As generative AI models continue to be trained on increasingly vast datasets, the outputs will minimise regurgitation and increasingly bear less similarity to the original works. Hence, it will become more challenging for original authors or artists to prove direct copyright infringement based on the outputs produced by these AI systems. Nevertheless, authors may still allege that developers utilised pirated datasets and created copies of works in either the developers’ or data providers’ systems, making the developers directly or vicariously liable, respectively. However, proving such allegations may turn out to be difficult since information regarding the training datasets used to train AI is becoming very opaque, creating a barrier in initiating the lawsuit itself.
Interestingly, though, the variance in IP laws can be significant across different jurisdictions. In one of the major developments, the proposed AI Act of the EU in Recital 60i creates a new obligation for general purpose AI models to obtain the authorisation of the concerned rightsholder before using the same in the training of the AI model. Further, Recital 60k mandates that developers publicly disclose “a detailed summary of the content used for training” the AI models, and Recital 60j makes the proposed law applicable to AI models being trained outside its jurisdiction.
While authors welcomed these proposed legislative changes, the developers raised concerns. The developers are concerned that stringent legal controls over the use of scraped information or compelling developers to negotiate the licensing fees for training data would deter technological progress, lead to significant financial losses, and impact the overall digital ecosystem. The developers also believe that mandating disclosure of trade secrets, such as training methods and sources of training data, would erode their competitive advantage and stifle innovation. Another possible outcome could be similar to Meta removing Canadian news from its platform in reaction to the Online News Act. Hence, the developers might decide to pay more attention to the content of a few favourable jurisdictions, which could be troublesome for the diversity of the knowledge economy and societal progress. On the other hand, if no mechanisms are established to support the original creators, it may have chilling effects on the already struggling original content creators and may bring down creativity.
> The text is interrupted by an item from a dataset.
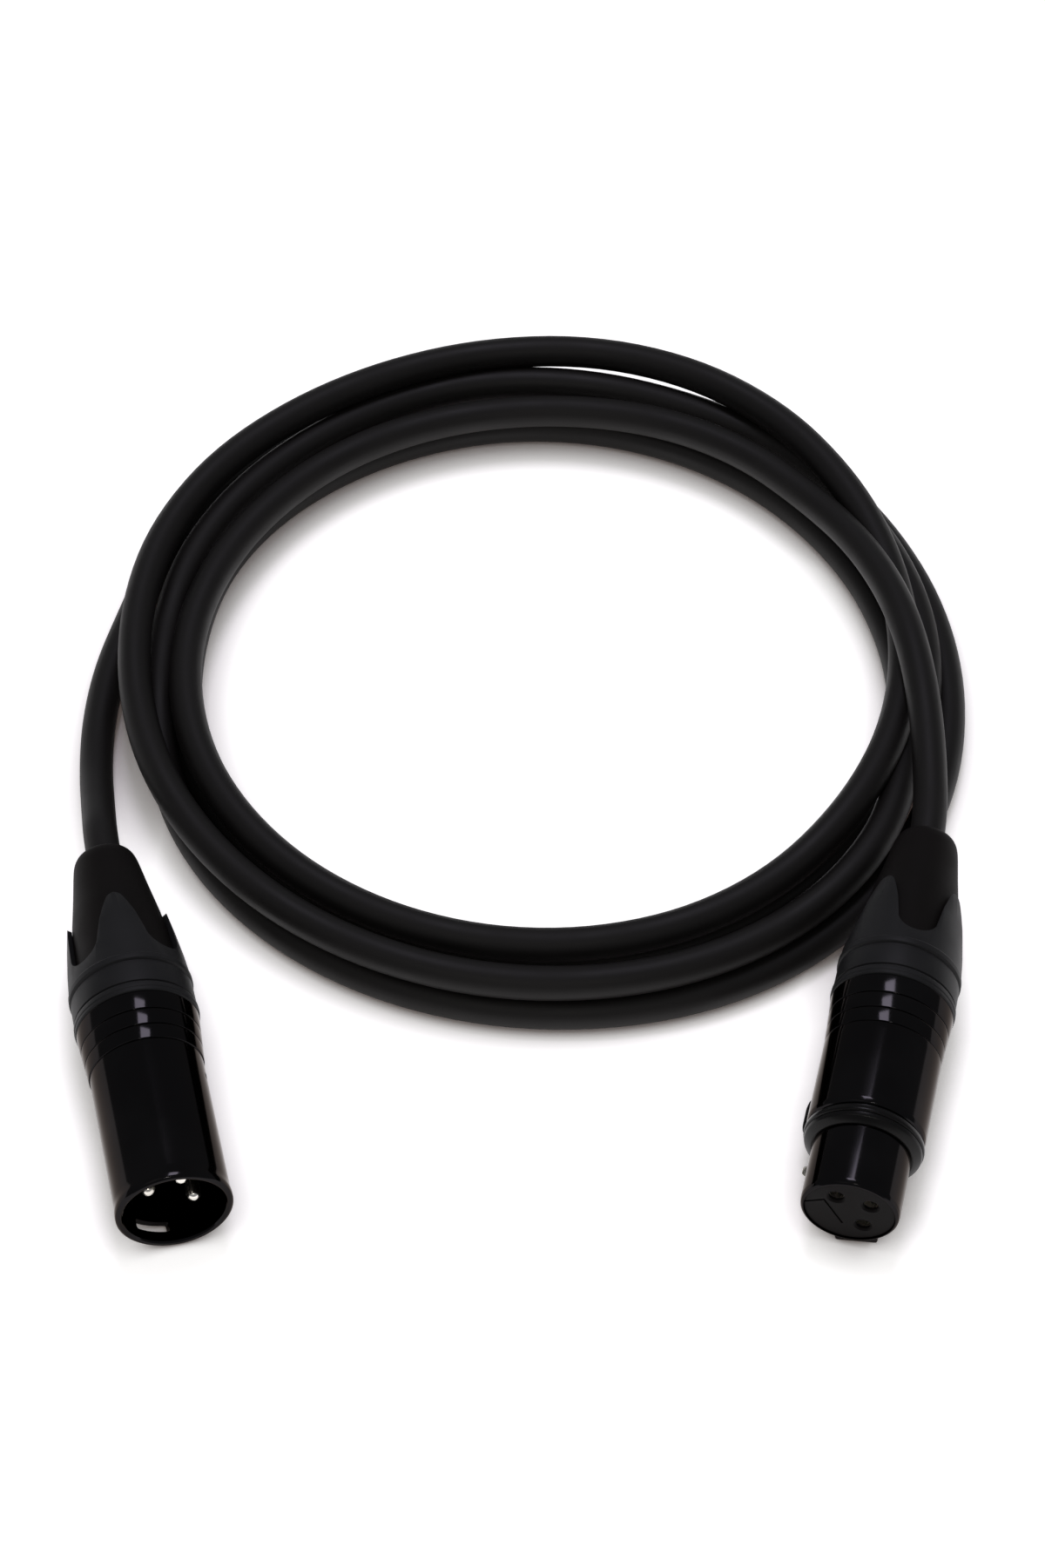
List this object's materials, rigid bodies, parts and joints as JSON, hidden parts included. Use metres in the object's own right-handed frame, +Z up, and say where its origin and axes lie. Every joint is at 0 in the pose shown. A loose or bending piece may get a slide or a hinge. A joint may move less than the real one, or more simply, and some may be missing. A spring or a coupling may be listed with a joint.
{
  "type": "xlr cable coil",
  "caption": "Short coiled microphone lead with a male and a female three-pole XLR connector.",
  "frame": {"origin": "on the table, under the middle of the box round the two connectors", "axes": "+Z up, +X from the male connector towards the female one, both connectors point towards -Y"},
  "size_m": [0.164, 0.2087, 0.0218],
  "materials": {
    "shell_black_chrome": "black chrome plate on die-cast zinc, glossy",
    "nut_nylon": "satin moulded glass-filled nylon",
    "sleeve_elastomer": "matte moulded elastomer",
    "chuck_acetal": "moulded acetal",
    "insert_polyester": "matte moulded polyester",
    "ring_nylon": "gloss black moulded ring",
    "contact_silver": "silver plate on brass",
    "latch_nickel": "nickel plate",
    "spring_steel": "bright steel",
    "cable_jacket": "matte extruded PVC",
    "wire_red": "extruded insulation",
    "wire_white": "extruded insulation",
    "wire_copper": "bare copper strands"
  },
  "bodies": {
    "root": {"cable_coil": "cable_jacket", "cable_tail_female": "cable_jacket", "cable_tail_male": "cable_jacket", "female_buffer_ring": "ring_nylon", "female_cable_end": "cable_jacket", "female_cold_wire": "wire_white", "female_ground_spring": "spring_steel", "female_hot_wire": "wire_red", "female_insert": "insert_polyester", "female_latch_pin": "spring_steel", "female_latch_spring": "spring_steel", "female_shell": "shell_black_chrome", "female_shield_wire": "wire_copper", "female_socket_1": "contact_silver", "female_socket_2": "contact_silver", "female_socket_3": "contact_silver", "male_cable_end": "cable_jacket", "male_cold_wire": "wire_white", "male_ground_spring": "spring_steel", "male_hot_wire": "wire_red", "male_insert": "insert_polyester", "male_pin_1": "contact_silver", "male_pin_2": "contact_silver", "male_pin_3": "contact_silver", "male_shell": "shell_black_chrome", "male_shield_wire": "wire_copper"},
    "female_boot": {"female_boot_nut": "nut_nylon", "female_boot_sleeve": "sleeve_elastomer"},
    "female_chuck": {"female_chuck": "chuck_acetal"},
    "latch": {"female_latch": "latch_nickel", "female_latch_button": "shell_black_chrome"},
    "male_boot": {"male_boot_nut": "nut_nylon", "male_boot_sleeve": "sleeve_elastomer"},
    "male_chuck": {"male_chuck": "chuck_acetal"}
  },
  "joints": [
    {"name": "male_chuck_slide", "type": "slide", "parent": "root", "child": "male_chuck", "axis": [-0.2232, 0.9745, 0.0227], "range_m": [0, 0.003]},
    {"name": "male_boot_unscrew", "type": "hinge", "parent": "male_chuck", "child": "male_boot", "pos_m": [-0.06336, 0.00266, 0.01058], "axis": [-0.2232, 0.9745, 0.0227], "range_deg": [0, 1080]},
    {"name": "female_chuck_slide", "type": "slide", "parent": "root", "child": "female_chuck", "axis": [0.2282, 0.9729, 0.0384], "range_m": [0, 0.003]},
    {"name": "female_boot_unscrew", "type": "hinge", "parent": "female_chuck", "child": "female_boot", "pos_m": [0.06323, 0.00575, 0.01128], "axis": [0.2282, 0.9729, 0.0384], "range_deg": [0, 1080]},
    {"name": "latch_press", "type": "hinge", "parent": "root", "child": "latch", "pos_m": [0.05584, -0.00521, 0.00739], "axis": [-0.5793, 0.104, 0.8084], "range_deg": [0, 3.5], "stiffness_Nm_per_rad": 0.25, "springref_deg": -4.58, "deforming": ["female_latch_spring"]}
  ],
  "couplings": [
    {"joint": "male_boot_unscrew", "follows": "male_chuck_slide", "rad_per_m": 6283.2},
    {"joint": "female_boot_unscrew", "follows": "female_chuck_slide", "rad_per_m": 6283.2}
  ]
}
I believe that the way forward would be to encourage, and not compel, licensing mechanisms where the licensing could be based on metrics such as the number of times the AI model uses the copyrighted content in its training and/or output, depending upon feasibility. Hence, deeper collaborations between the original creators and developers would play a crucial role in balancing creativity, originality, and technical innovation. One example of such collaborations would be where the original creators work alongside developers in joint partnerships and play an active role in developing and improving AI models.
[1] Hugo Touvron et al., LLaMA: Open and Efficient Foundation Language Models (arXiv, 2023) arXiv:2302.13971 [cs].
[2] Kadrey et al. v. Meta Platforms, Inc., 23-cv-03417-VC (US District Court, N.D. California).
[3] Silverman et al. v. Open AI, 3:23-cv-03416 (US District Court, N.D. California).
[4] Litchfield v. Spielberg, 736 F.2d 1352, 1357 (US Court of Appeals, Ninth Circuit; July 6, 1984).
[5] The New York Times Company v. Microsoft Corp. et al., 23-cv-11195 (US District Court, S.D. New York).
[6] Andersen et al. v. Stability AI Ltd. et al., 23-cv-00201-WHO (US District Court, N.D. California).
[7] Authors Guild v. Google 721 F.3d 132 (US Court of Appeals, 2nd Circuit; 2015).